Understanding how something works leads to trust. However, he points out that humans are more of a black box than we care to admit, and many people think humans are more dependable than they actually are. Miessler walks through an example of sending code to three different systems, Snyk Open Source, Llama AI, and Code Review, along with a security policy text that will run against the code. The fourth piece of his equation is the AI evaluator, which looks at the results of the previous evaluations and provides a visual for the full process.

“Some things matter more than others, so we will need more validation steps for some things versus others, including a human in the loop for the last piece. So, if I'm right, the way we're going to end up trusting AI and its results is by having AI run multiple disparate types of tests and then explain each test to us, the methodology that was used for the test and why it believes that we should actually trust the result.”

Commonly overlooked areas when establishing security resilience at work and at home

Bree Fowler, senior writer at CNET, led a panel discussion between Schlomo Schapiro, principal engineer at Tektit Consulting, and Bjoern Sjut, managing director of productivity and IT at Front Row. The panel explored the current trends and challenges of security resilience and employee adoption. Employees hate friction, so “if we want our security to be effective, it has to be enabling the user to actually do their job. The moment security gets in the way, users will find another way to do their job” (Schapiro). This is why it’s important for the IT department to be approachable and to make sure the path of least resistance doesn’t circumvent security: “It's really about collaboration and finding the right balance between productivity and security” (Sjut).

Enterprise security: Trust in the tech stack or empower employees?

The panelists cautioned that many organizations underestimate the threat posed by their SaaS tech stack, pointing to a trend of blind trust in SaaS systems and vendors and how that lack of control can lead to security gaps: “One of the worst things to have are accounts in applications that you don't know about that stay active when people leave, where they never rotate passwords, where they don't have multifactor authentication enabled. That's how you give up control” (Schapiro). 

The panel urged the industry to push for a shift in perspective when it comes to treating security as an enterprise feature, rather than an essential functionality for all users. In addition to the rapid technological developments of the last few years, the increased mobility of the workforce has introduced new layers of complexity in managing shadow IT. 

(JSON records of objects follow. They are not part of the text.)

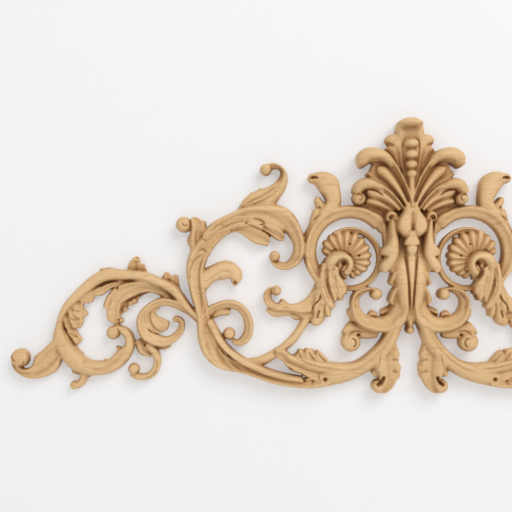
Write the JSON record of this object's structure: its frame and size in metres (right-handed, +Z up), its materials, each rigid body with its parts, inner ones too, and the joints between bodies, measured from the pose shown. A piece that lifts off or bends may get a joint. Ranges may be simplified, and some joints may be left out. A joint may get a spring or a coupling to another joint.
{
  "type": "carved scroll onlay",
  "caption": "Carved wooden onlay of leafy scrolls about a central shell and cup, with a flat back, for fixing to furniture, a door or a wall.",
  "frame": {"origin": "on the flat back, on the centre line, halfway up the onlay's height", "axes": "+X across the onlay, -Y out of the carved front, +Y into the wall or panel, +Z up"},
  "size_m": [0.801, 0.0324, 0.2748],
  "materials": {
    "carved_wood": "sanded bare wood, matt"
  },
  "bodies": {
    "root": {"scroll_onlay": "carved_wood"}
  },
  "joints": []
}
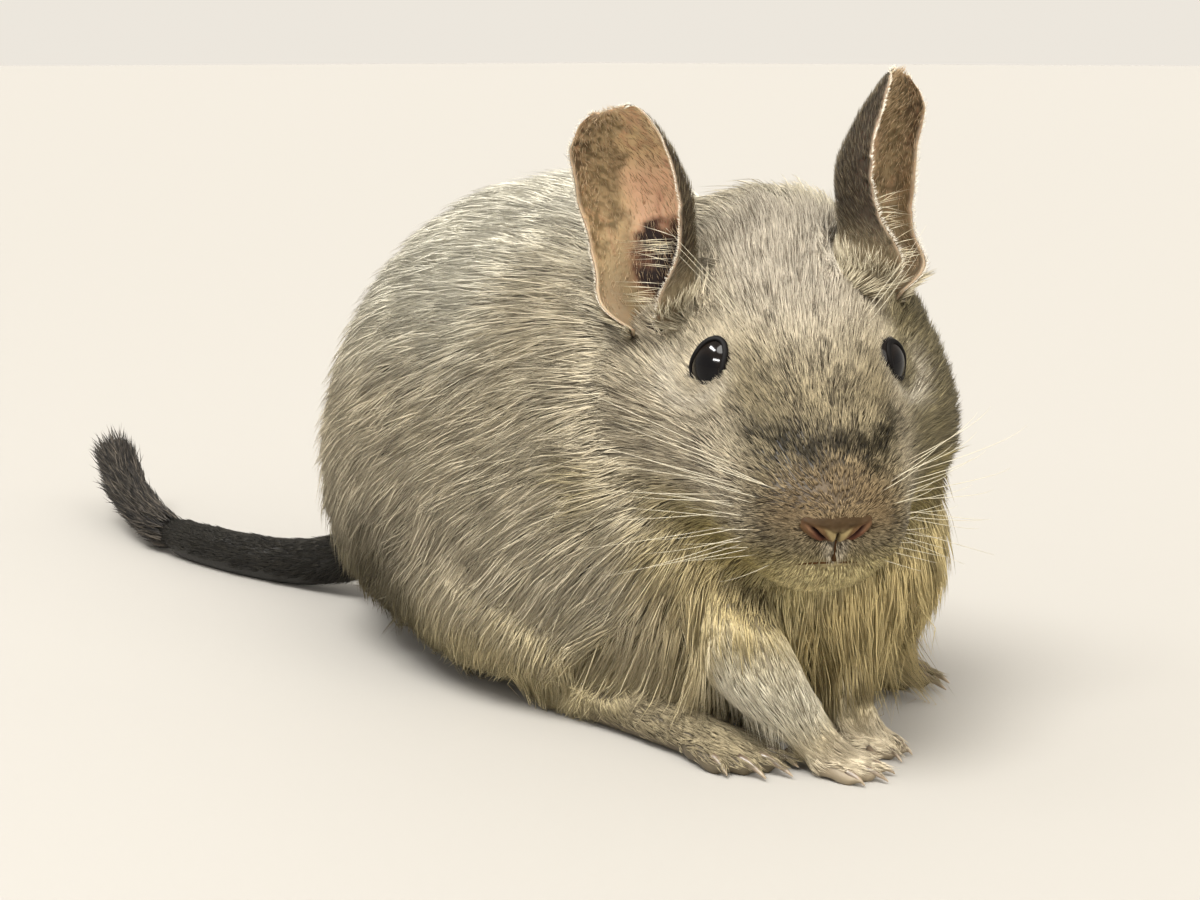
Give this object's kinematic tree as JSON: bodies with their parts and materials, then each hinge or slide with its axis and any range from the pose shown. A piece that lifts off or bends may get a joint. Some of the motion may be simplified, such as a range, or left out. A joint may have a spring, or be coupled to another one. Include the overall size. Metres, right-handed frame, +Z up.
{
  "type": "degu figure",
  "caption": "Life-size still figure of a degu, a small grey-brown rodent, crouched on its feet with its head turned to its right and its brush-tipped tail laid out behind.",
  "frame": {"origin": "on the floor under the belly, at the middle of the flat that the belly rests on", "axes": "+Z up, the head towards -Y, the tail towards +Y, the animal's left towards +X"},
  "size_m": [0.0595, 0.2053, 0.0832],
  "materials": {
    "coat": "grey-brown fur",
    "ear_skin": "thin bare skin, tan and dark mottled",
    "nose_skin": "bare brown-pink nose skin",
    "eye": "wet gloss black",
    "paw_coat": "short pale fur over skin",
    "tail_coat": "short dark bristly fur"
  },
  "bodies": {
    "root": {"torso": "coat", "neck": "coat", "head": "coat", "nose": "nose_skin", "ear_left": "ear_skin", "ear_right": "ear_skin", "eye_left": "eye", "eye_right": "eye", "foreleg_left": "coat", "foreleg_right": "coat", "forefoot_left": "paw_coat", "forefoot_right": "paw_coat", "hindleg_left": "coat", "hindleg_right": "coat", "hindfoot_left": "paw_coat", "hindfoot_right": "paw_coat", "tail_root": "tail_coat", "tail_middle": "tail_coat", "tail_brush": "tail_coat"}
  },
  "joints": []
}
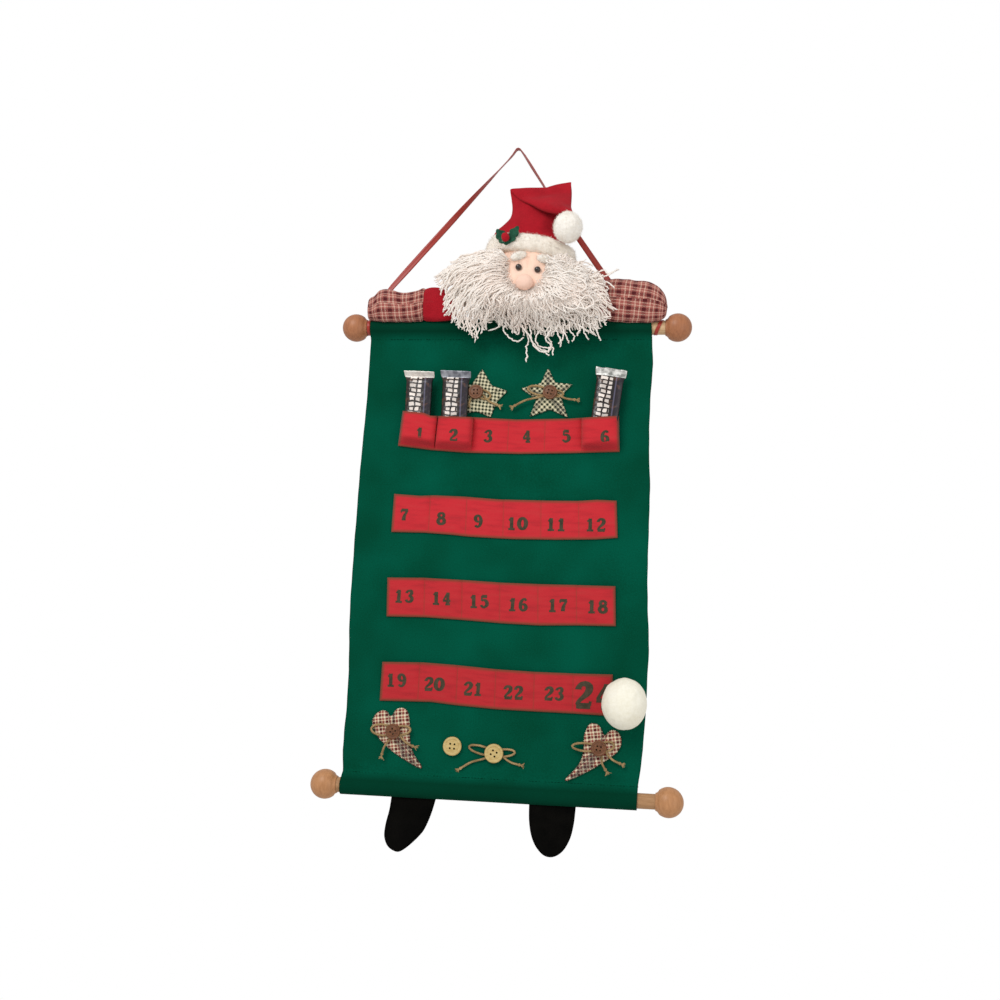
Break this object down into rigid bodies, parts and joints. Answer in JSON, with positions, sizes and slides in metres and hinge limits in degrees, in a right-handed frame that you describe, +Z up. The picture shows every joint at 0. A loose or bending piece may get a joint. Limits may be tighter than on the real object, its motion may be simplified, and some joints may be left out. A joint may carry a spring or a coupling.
{
  "type": "fabric advent calendar wall hanging",
  "caption": "Green cloth banner on two wooden rods with rows of red sweet pockets, a stuffed Father Christmas over the top rod and felt boots below, hung by a ribbon.",
  "frame": {"origin": "underside of the hanger ribbon's bend, where it lies on the nail", "axes": "+X to the viewer's right, +Y into the wall, +Z up; the front faces -Y"},
  "size_m": [0.3778, 0.0756, 0.7599],
  "materials": {
    "green_cloth": "matte woven cotton cloth",
    "red_cotton": "matte woven cotton",
    "red_felt": "soft matte felt",
    "plaid_cotton": "red, burgundy and cream plaid cotton",
    "gingham_cotton": "cream and dark green gingham cotton",
    "heart_cotton": "red, green and cream plaid cotton",
    "white_fleece": "off-white fleece and pompom yarn",
    "white_yarn": "white twisted yarn",
    "skin_cloth": "peach brushed cloth",
    "black_felt": "black felt",
    "black_bead": "glossy black bead",
    "holly_felt": "dark green felt",
    "turned_wood": "turned hardwood, thin satin finish",
    "brown_button": "brown wooden button",
    "pale_button": "pale wooden button",
    "jute_twine": "natural jute twine",
    "red_satin": "red satin ribbon",
    "foil_wrapper": "glossy dark brown wrapper with silver crimped ends"
  },
  "bodies": {
    "hanger": {"hanger_ribbon": "red_satin", "top_rod": "turned_wood", "top_ball_left": "turned_wood", "top_ball_right": "turned_wood"},
    "banner": {"banner": "green_cloth", "pocket_strip_1": "red_cotton", "pocket_strip_2": "red_cotton", "pocket_strip_3": "red_cotton", "pocket_strip_4": "red_cotton", "star_left": "gingham_cotton", "star_right": "gingham_cotton", "star_bow_left": "jute_twine", "star_bow_right": "jute_twine", "star_button_left": "brown_button", "star_button_right": "brown_button", "heart_left": "heart_cotton", "heart_right": "heart_cotton", "heart_bow_left": "jute_twine", "heart_bow_right": "jute_twine", "heart_button_left": "brown_button", "heart_button_right": "brown_button", "pale_button_left": "pale_button", "pale_button_right": "pale_button", "button_bow": "jute_twine", "snowball": "white_fleece", "head": "skin_cloth", "hat_brim": "white_fleece", "hat_crown": "red_felt", "beard": "white_yarn", "nose": "skin_cloth", "eye_left": "black_bead", "eye_right": "black_bead", "eyebrow_left": "white_fleece", "eyebrow_right": "white_fleece", "sleeve_left": "plaid_cotton", "sleeve_right": "plaid_cotton", "mitten_left": "red_felt", "mitten_right": "red_felt", "holly_leaf_left": "holly_felt", "holly_leaf_right": "holly_felt", "holly_berry": "red_felt"},
    "bottom_rod": {"bottom_rod": "turned_wood", "bottom_ball_left": "turned_wood", "bottom_ball_right": "turned_wood"},
    "boot_left": {"boot_left": "black_felt"},
    "boot_right": {"boot_right": "black_felt"},
    "hat_pompom": {"hat_pompom": "white_fleece"},
    "bar_1": {"bar_1": "foil_wrapper"},
    "bar_2": {"bar_2": "foil_wrapper"},
    "bar_6": {"bar_6": "foil_wrapper"}
  },
  "joints": [
    {"name": "banner_swing", "type": "hinge", "parent": "hanger", "child": "banner", "pos_m": [0, -0.0081, -0.209], "axis": [1, 0, 0], "range_deg": [-6, 0]},
    {"name": "bottom_rod_spin", "type": "hinge", "parent": "banner", "child": "bottom_rod", "pos_m": [0, -0.0081, -0.694], "axis": [1, 0, 0], "continuous": true},
    {"name": "boot_left_swing", "type": "hinge", "parent": "banner", "child": "boot_left", "pos_m": [-0.08, -0.0081, -0.7054], "axis": [1, 0, 0], "range_deg": [-80, 15]},
    {"name": "boot_right_swing", "type": "hinge", "parent": "banner", "child": "boot_right", "pos_m": [0.063, -0.0081, -0.7054], "axis": [1, 0, 0], "range_deg": [-80, 15]},
    {"name": "pompom_swing", "type": "hinge", "parent": "banner", "child": "hat_pompom", "pos_m": [0.06016, -0.05385, -0.09286], "axis": [1, 0, 0], "range_deg": [-35, 0]},
    {"name": "bar_1_lift", "type": "slide", "parent": "banner", "child": "bar_1", "axis": [0, 0, 1], "range_m": [0, 0.036]},
    {"name": "bar_2_lift", "type": "slide", "parent": "banner", "child": "bar_2", "axis": [0, 0, 1], "range_m": [0, 0.036]},
    {"name": "bar_6_lift", "type": "slide", "parent": "banner", "child": "bar_6", "axis": [0.1115, 0, 0.9938], "range_m": [0, 0.036]}
  ]
}
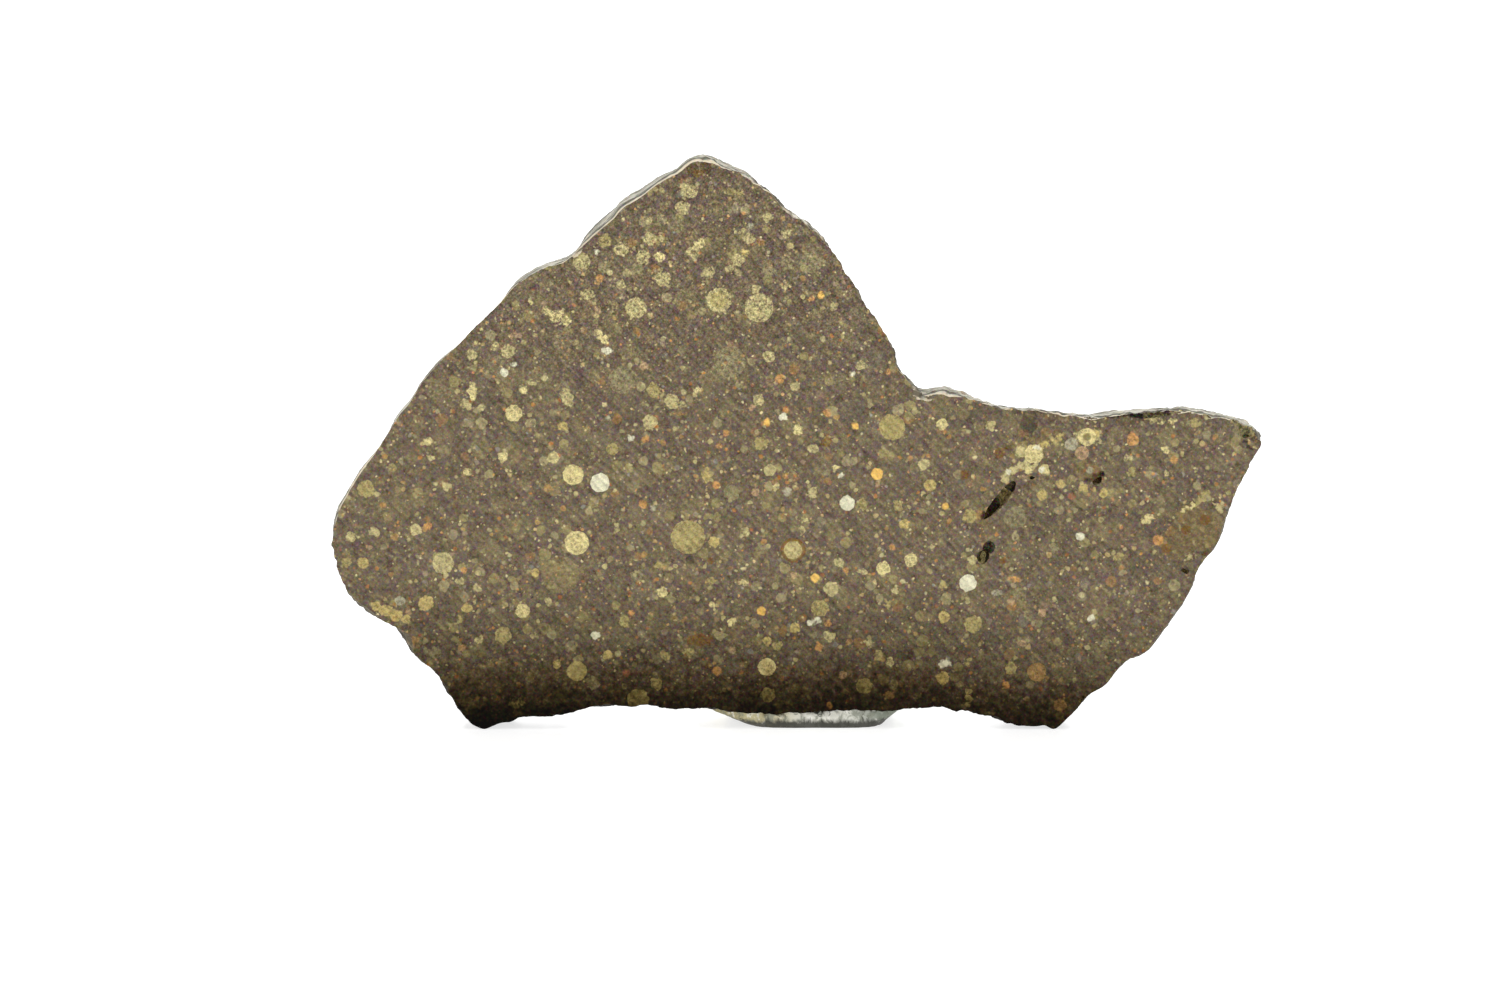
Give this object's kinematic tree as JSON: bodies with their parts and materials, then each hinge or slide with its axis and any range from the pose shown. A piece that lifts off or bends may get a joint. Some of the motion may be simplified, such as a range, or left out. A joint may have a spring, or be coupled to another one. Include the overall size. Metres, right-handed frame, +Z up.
{
  "type": "stony meteorite slice on a putty rest",
  "caption": "Flat sawn slice of a chondrite meteorite with a natural rim, standing upright on its corners against a lump of putty.",
  "frame": {"origin": "on the floor, in the middle of the whole object seen from above", "axes": "+Z up; the sawn front faces -Y; the slice's long side runs along X, with its low arm at +X"},
  "size_m": [0.0702, 0.0142, 0.0434],
  "materials": {
    "meteorite_stone": "satin sawn faces, matt natural rim",
    "putty": "matt, slightly greasy putty"
  },
  "bodies": {
    "root": {"meteorite_slice": "meteorite_stone", "putty_rest": "putty"}
  },
  "joints": []
}
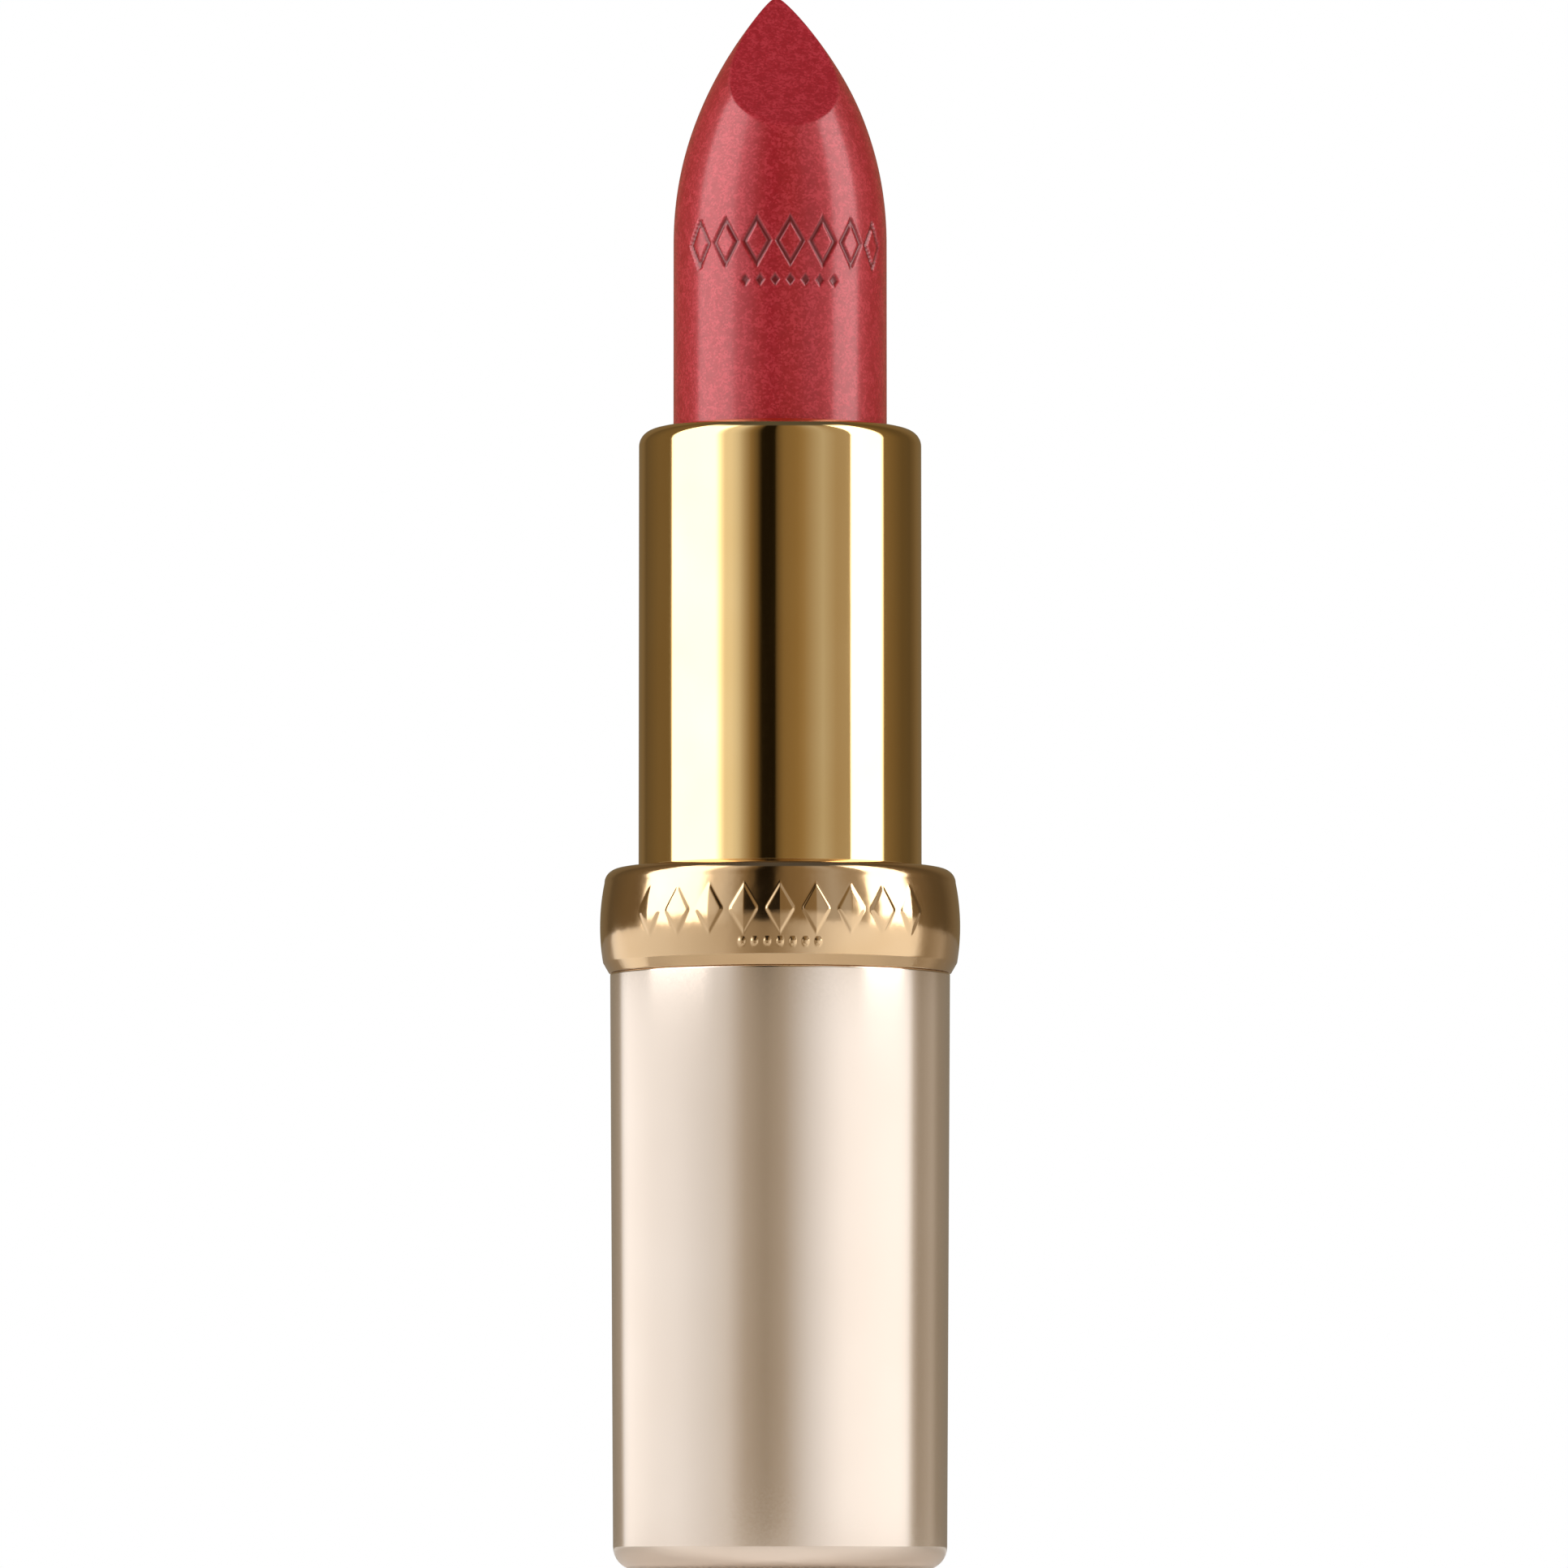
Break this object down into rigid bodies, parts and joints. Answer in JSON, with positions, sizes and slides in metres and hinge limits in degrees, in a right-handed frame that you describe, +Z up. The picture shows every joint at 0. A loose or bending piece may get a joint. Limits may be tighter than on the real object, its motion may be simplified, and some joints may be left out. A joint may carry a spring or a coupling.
{
  "type": "twist-up lipstick case",
  "caption": "Open twist-up lipstick: tapered satin base with a barrel collar, polished sleeve that turns, and a raised slant-faced bullet in a cup.",
  "frame": {"origin": "centre of the foot of the base, on the surface it stands on", "axes": "+Z up along the case's axis, from foot to bullet tip; -Y is the front, toward which the bullet's slanted face looks"},
  "size_m": [0.0204, 0.0205, 0.0895],
  "materials": {
    "satin_champagne": "satin champagne anodised",
    "label_paper": "blank coated label stock",
    "weight_steel": "turned, bare",
    "dark_liner": "moulded black, unseen in use",
    "metallised_gold": "vacuum-metallised pale gold under lacquer",
    "white_moulding": "moulded natural white",
    "black_rubber": "moulded elastic ring",
    "ivory_moulding": "moulded, greased groove",
    "polished_gold": "mirror-polished gold anodised",
    "red_lipstick": "moulded wax with fine pearl shimmer"
  },
  "bodies": {
    "base": {"base_shell": "satin_champagne", "base_label": "label_paper", "base_weight": "weight_steel", "base_liner": "dark_liner", "collar_ring": "metallised_gold", "guide_tube": "white_moulding", "drag_ring": "black_rubber"},
    "turning_sleeve": {"sleeve": "polished_gold", "cam_tube": "ivory_moulding"},
    "elevator": {"elevator_cup": "white_moulding", "bullet": "red_lipstick"}
  },
  "joints": [
    {"name": "sleeve_turn", "type": "hinge", "parent": "base", "child": "turning_sleeve", "pos_m": [0, 0, 0.0395], "axis": [0, 0, 1], "range_deg": [0, 540]},
    {"name": "bullet_rise", "type": "slide", "parent": "base", "child": "elevator", "axis": [0, 0, 1], "range_m": [-0.02565, 0]}
  ],
  "couplings": [
    {"joint": "sleeve_turn", "follows": "bullet_rise", "rad_per_m": -367.44}
  ]
}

“When we want to make them productive, that means we have to deal with a much, much larger device graph than we did five or six years ago. If we don't want to arm everybody with dedicated devices, then we always have a BYOD environment, at least with mobile devices, and in conjunction with cloud tools, it means we have new attack vectors on devices and applications that are different to manage than in past times.” ~ Bjoern Sjut, Front Row

Building a team of evangelists

In an effort to enable the workforce beyond just the IT department, Sjut seeks out those that are enthusiastic about a specific tool, those that enjoy reading manuals or watching tutorials, and then leverages them as evangelists. In this way, IT is able to support users rather than dictating to them which tools to use for their work: “We need people in the actual business divisions to have that technical understanding and be able to drive application adoption.”

How an open source tech stack enables adaptability and agility in business

Cédric Demers, president at RTINGS.com, shared how engaged communities are essential for maximizing the benefits of open source transparency. He walked through his team's process to create a trustworthy system and explained why they landed on transparency as a core value. “Community engagement increases agility;” an engaged community can identify challenges and propose solutions more quickly than a closed system. He notes, “Open source doesn’t create community engagement by itself.” It must be cultivated, “you need to nurture that community to create these benefits.” In order for a community to grow and stand by a project or company, they must believe in your mission. When identifying which tools to incorporate into your tech stack, “look for an active community when evaluating open source solutions.”